Although Hozan found in Germany an environment in which he could be himself, he lives in a state of conflict between the past and the present, tormented by good and bad memories alike. The difficulty for him does not seem to lie in the ability to talk to others and form new relationships and friendships, but rather in the hell of the Syrian memory that takes him back, back to the past, and to all the things that torment him.
"I have been living in Germany for almost seven years now, and the more time passes, the more I feel alienated even though I'm supposed to integrate more and feel less alone, and I always compare life here to my life in Syria" – Imad Abu Ahmed, Syrian poet
This oscillation between two worlds or cultures seems clear to Zanav, "On the one hand, I feel lonely and isolated in the new environment due to the absence of a common language or because of the stiffness of the language here, which still frustrates me.
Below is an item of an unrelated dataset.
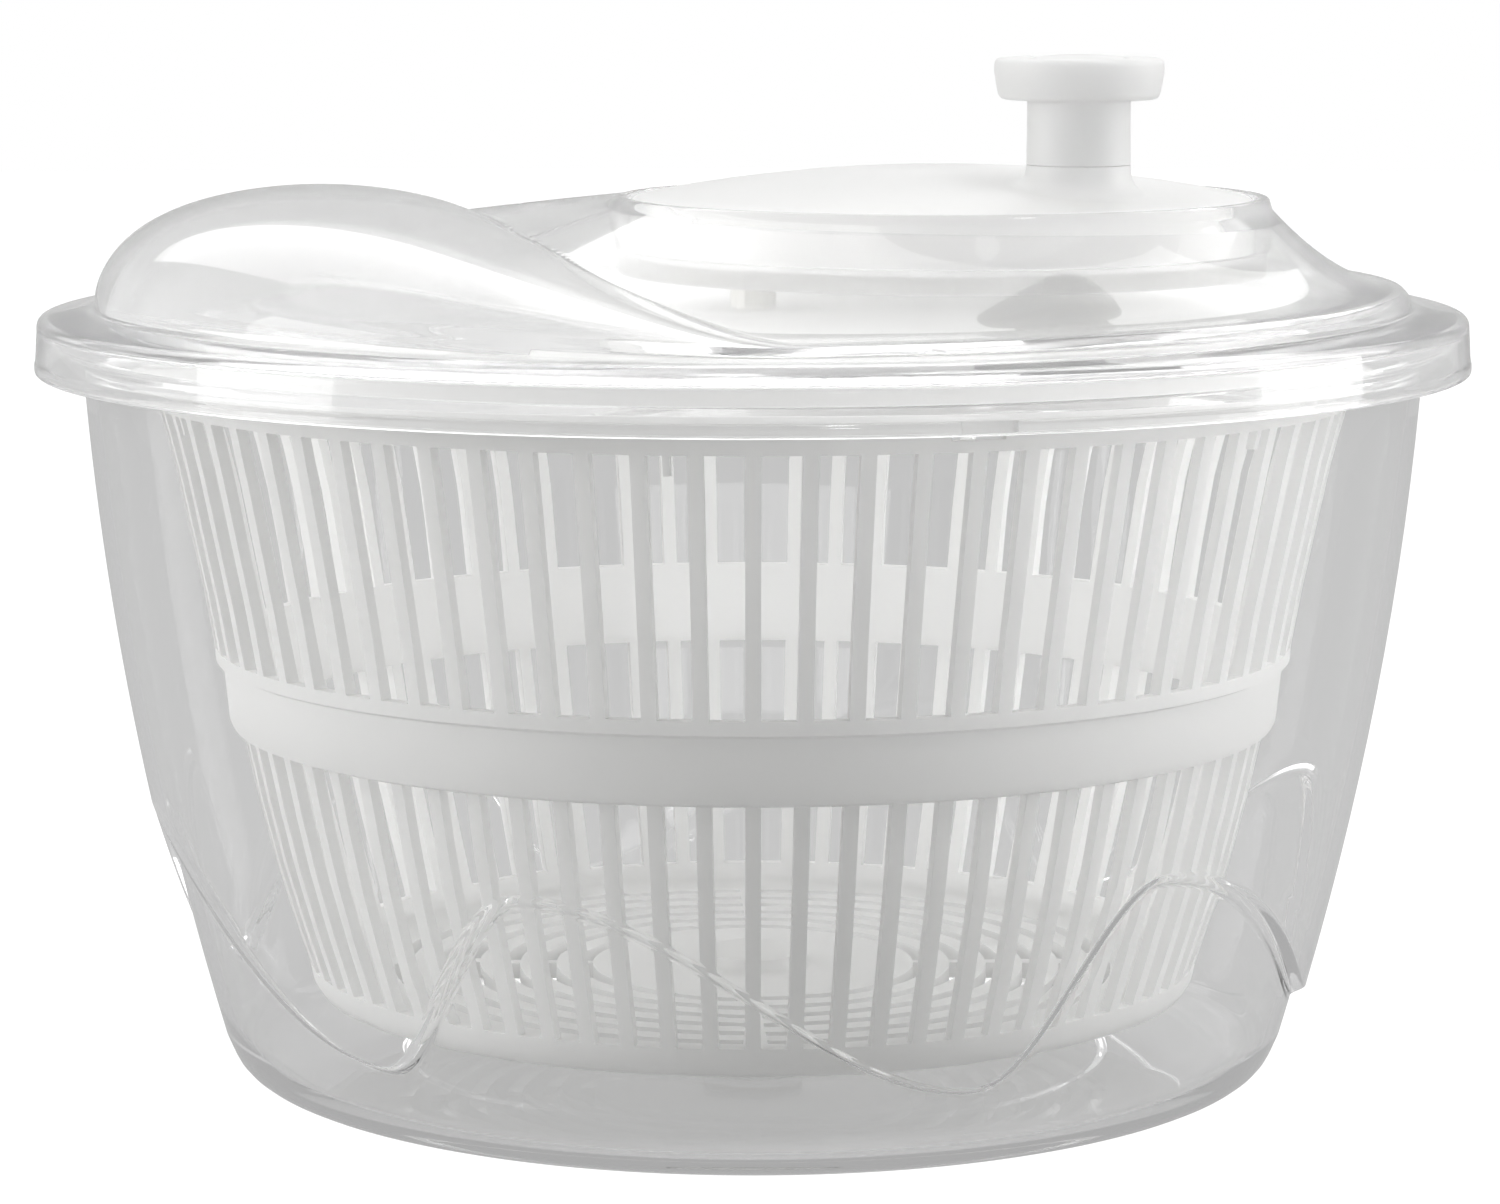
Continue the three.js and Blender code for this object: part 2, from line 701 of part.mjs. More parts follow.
/** Turning knob, modelled about its own post. */
function makeKnob() {
  const bore = postRadius + gap;
  const pocket = capRadius - 0.8;
  return turned(
    [
      [bore, knobBottom],
      [knobStemRadius, knobBottom],
      [knobStemRadius, knobHeadBottom],
      [knobHeadRadius - 1.6, knobHeadBottom],
      [knobHeadRadius - 0.6, knobHeadBottom + 1],
      [knobHeadRadius, knobTop - 2],
      [knobHeadRadius - 0.6, knobTop - 0.6],
      [knobHeadRadius - 2, knobTop],
      [capRadius + gap, knobTop],
      [capRadius + gap, capLedge - gap],
      [pocket, capLedge - gap],
      [pocket, knobPocketFloor],
      [bore, knobPocketFloor],
    ],
    smallSteps + 8,
  );
}

function makeKnobCap() {
  return turned(
    [
      [0, capLedge],
      [capRadius, capLedge],
      [capRadius, knobTop - 0.1],
      [capRadius - 1, knobTop + 0.4],
      [0, knobTop + 0.6],
    ],
    smallSteps + 8,
  );
}

// ---------------------------------------------------------------- carrier, plate and small parts

/** Dish that closes the turret from below and holds both bushes, modelled about the crank's axis. */
function makeGearCarrier() {
  const outer = openingRadius + collarWall - carrierInset;
  const inner = outer - carrierWall;
  const dish = turned(
    [
      [0, carrierBottom],
      [outer, carrierBottom],
      [outer, discEdge - collarDepth - gap],
      [inner, discEdge - collarDepth - gap],
      [inner, carrierTop],
      [0, carrierTop],
    ],
    roundSteps,
  );
  const hole = ring(0, bushRadius + gap, carrierBottom - 1, carrierTop + 1, smallSteps);
  return dish.subtract(hole).subtract(hole.translate([-crankOffset, 0, 0]));
}

/** Flanged bush that sits in the carrier's floor. */
function makeBush() {
  const bore = journalRadius + gap;
  return turned(
    [
      [bore, carrierBottom],
      [bushRadius, carrierBottom],
      [bushRadius, carrierTop + gap],
      [bushRadius + bushFlangeReach, carrierTop + gap],
      [bushRadius + bushFlangeReach, bushTop],
      [bore, bushTop],
    ],
    smallSteps,
  );
}

function makeThrustWasher() {
  const bottom = bushTop + gap;
  return ring(journalRadius + gap, journalRadius + 4, bottom, bottom + washerThickness, smallSteps);
}

/** Screw whose head is below its shank, with the shank's foot at a height. */
function screwUp(seat) {
  const head = seat - screwHead;
  const tip = seat + screwLength - 1.5;
  return turned(
    [
      [0, head + 0.9],
      [1.3, head + 0.9],
      [1.3, head],
      [screwHeadRadius - 0.7, head],
      [screwHeadRadius, head + 0.7],
      [screwHeadRadius, seat],
      [screwRadius, seat],
      [screwRadius, tip],
      [0, tip],
    ],
    smallSteps,
  );
}

/** The same screw with its head on top. */
function screwDown(seat) {
  return screwUp(0).rotate([180, 0, 0]).translate([0, 0, seat]);
}

/** Drive plate, whose lugs drop into the basket's ring. */
function makeDrivePlate() {
  const rimBottom = basketRimTop + gap;
  const rimTop = rimBottom + plateRim;
  const webBottom = rimTop - plateThickness;
  const rimInner = basketLipRadius - plateRimWidth;
  const plate = turned(
    [
      [0, plateHubBottom],
      [plateHubRadius, plateHubBottom],
      [plateHubRadius, webBottom],
      [rimInner, webBottom],
      [rimInner, rimBottom],
      [basketLipRadius, rimBottom],
      [basketLipRadius, rimTop],
      [plateHubRadius, rimTop],
      [plateHubRadius - 1, plateHubTop],
      [0, plateHubTop],
    ],
    roundSteps,
  );
  const lugDepthAll = lugDepth + 2;
  const lug = box(lugWidth, 4, lugDepthAll, 0, 0.5 - basketRimRadius, rimBottom + 2 - lugDepthAll / 2);
  const hole = box(squareEnd + 2 * gap, squareEnd + 2 * gap, 20, 0, 0, plateHubBottom);
  return plate.add(around(lug, lugCount, 20)).subtract(hole);
}

/** Washer just under a hub's lower face. */
function washerBelow(face) {
  const top = face - gap;
  return ring(boreRadius, journalRadius + washerReach, top - washerThickness, top, smallSteps);
}

// ---------------------------------------------------------------- assembly

const spinner = new THREE.Group();

function addPiece(group, name, solid, finish) {
  const mesh = new THREE.Mesh(geometryOf(solid), new THREE.MeshStandardMaterial(finish));
  mesh.name = name;
  group.add(mesh);
}

const crankGroup = new THREE.Group();
crankGroup.position.set(crankOffset, 0, 0);
const knobGroup = new THREE.Group();
knobGroup.position.set(postX, postY, 0);
crankGroup.add(knobGroup);
spinner.add(crankGroup);

addPiece(spinner, 'outer_bowl', makeBowl(), clearPlastic);
addPiece(spinner, 'basket_bearing', makeBasketBearing(), nylon);
addPiece(spinner, 'basket', makeBasket(), whitePlastic);

addPiece(spinner, 'lid', makeLid(), clearPlastic);
addPiece(crankGroup, 'gear_carrier', makeGearCarrier(), clearPlastic);
addPiece(crankGroup, 'crank_bush', makeBush(), nylon);
addPiece(spinner, 'pinion_bush', makeBush(), nylon);

addPiece(crankGroup, 'crank_disc', makeCrankDisc(), whitePlastic);
addPiece(crankGroup, 'ring_gear', makeRingGear(), nylon);
const crankWasherFace = carrierBottom - gap - 0.5;
addPiece(crankGroup, 'crank_washer', washerBelow(crankWasherFace), steel);
addPiece(crankGroup, 'crank_screw', screwUp(crankWasherFace - washerThickness - 2 * gap), steel);

addPiece(spinner, 'pinion', makePinion(), nylon);
addPiece(spinner, 'thrust_washer', makeThrustWasher(), nylon);
addPiece(spinner, 'drive_plate', makeDrivePlate(), whitePlastic);
addPiece(spinner, 'drive_washer', washerBelow(plateHubBottom), steel);
addPiece(spinner, 'drive_screw', screwUp(plateHubBottom - washerThickness - 2 * gap), steel);

addPiece(knobGroup, 'knob', makeKnob(), whitePlastic);
addPiece(knobGroup, 'knob_cap', makeKnobCap(), whitePlastic);
const knobWasherBottom = knobPocketFloor + 0.4 + gap;
const knobWasher = ring(boreRadius, 6.4, knobWasherBottom, knobWasherBottom + washerThickness, smallSteps);
addPiece(knobGroup, 'knob_washer', knobWasher, steel);
addPiece(knobGroup, 'knob_screw', screwDown(knobWasherBottom + washerThickness + gap), steel);

export default spinner;
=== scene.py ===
"""Salad spinner: clear bowl, slatted basket, and clear lid with an off-centre crank, on its frame."""

import math

import bmesh
import bpy
import numpy as np
from bpy.props import FloatProperty, FloatVectorProperty, IntProperty, PointerProperty
from mathutils import Euler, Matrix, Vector


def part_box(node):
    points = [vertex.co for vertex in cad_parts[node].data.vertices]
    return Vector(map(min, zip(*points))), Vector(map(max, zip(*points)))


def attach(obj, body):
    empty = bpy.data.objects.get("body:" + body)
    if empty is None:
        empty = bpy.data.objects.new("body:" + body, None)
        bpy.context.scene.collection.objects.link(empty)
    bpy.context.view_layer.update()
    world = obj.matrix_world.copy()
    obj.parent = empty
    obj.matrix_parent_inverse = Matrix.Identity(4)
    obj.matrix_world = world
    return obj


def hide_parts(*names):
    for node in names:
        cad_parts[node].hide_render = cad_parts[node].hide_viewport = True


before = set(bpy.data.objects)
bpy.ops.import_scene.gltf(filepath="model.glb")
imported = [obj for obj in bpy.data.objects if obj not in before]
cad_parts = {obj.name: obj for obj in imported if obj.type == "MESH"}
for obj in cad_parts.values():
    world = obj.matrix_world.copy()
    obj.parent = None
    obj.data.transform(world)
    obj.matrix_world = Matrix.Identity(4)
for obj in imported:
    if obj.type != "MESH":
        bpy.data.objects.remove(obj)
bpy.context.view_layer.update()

bl_info = {
    "name": "Salad spinner",
    "version": (1, 0, 0),
    "blender": (4, 5, 0),
    "location": "3D View > Sidebar > Spinner",
    "description": "Builds a clear salad spinner round its packed frame",
    "category": "Object",
}

BOWL_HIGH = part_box("outer_bowl")[1]
LID_LOW, LID_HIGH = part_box("lid")
DISC_LOW, DISC_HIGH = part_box("crank_disc")
KNOB_LOW, KNOB_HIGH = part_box("knob")
BASKET_LOW, BASKET_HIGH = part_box("basket")
PLATE_LOW, PLATE_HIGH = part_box("drive_plate")
RING_LOW, RING_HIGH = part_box("ring_gear")
CARRIER_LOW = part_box("gear_carrier")[0]
BEARING_LOW, BEARING_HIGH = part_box("basket_bearing")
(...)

On the other hand, there is a widening intellectual gap between me and my community of origin, which sees me losing my roots while my ideas progress in a direction that aligns with this new place and circumstance."
Meanwhile, Imad describes these feelings more sharply and accurately, "I have been living in Germany for almost seven years now, and the more time passes, the more I feel alienated even though I am supposed to integrate more and feel less alone . But the main reason is that I always compare life here to my life in Syria." He adds, "It seems that in exile, one creates a sense of affinity and familiarity with his isolation and estrangement, as Ibn Khaldun calls this individual, 'the border man'.. That is, someone who lives on the margins between two cultures. I sometimes feel that I am torn in two between these cultures, as if part of me is Arab and part is German."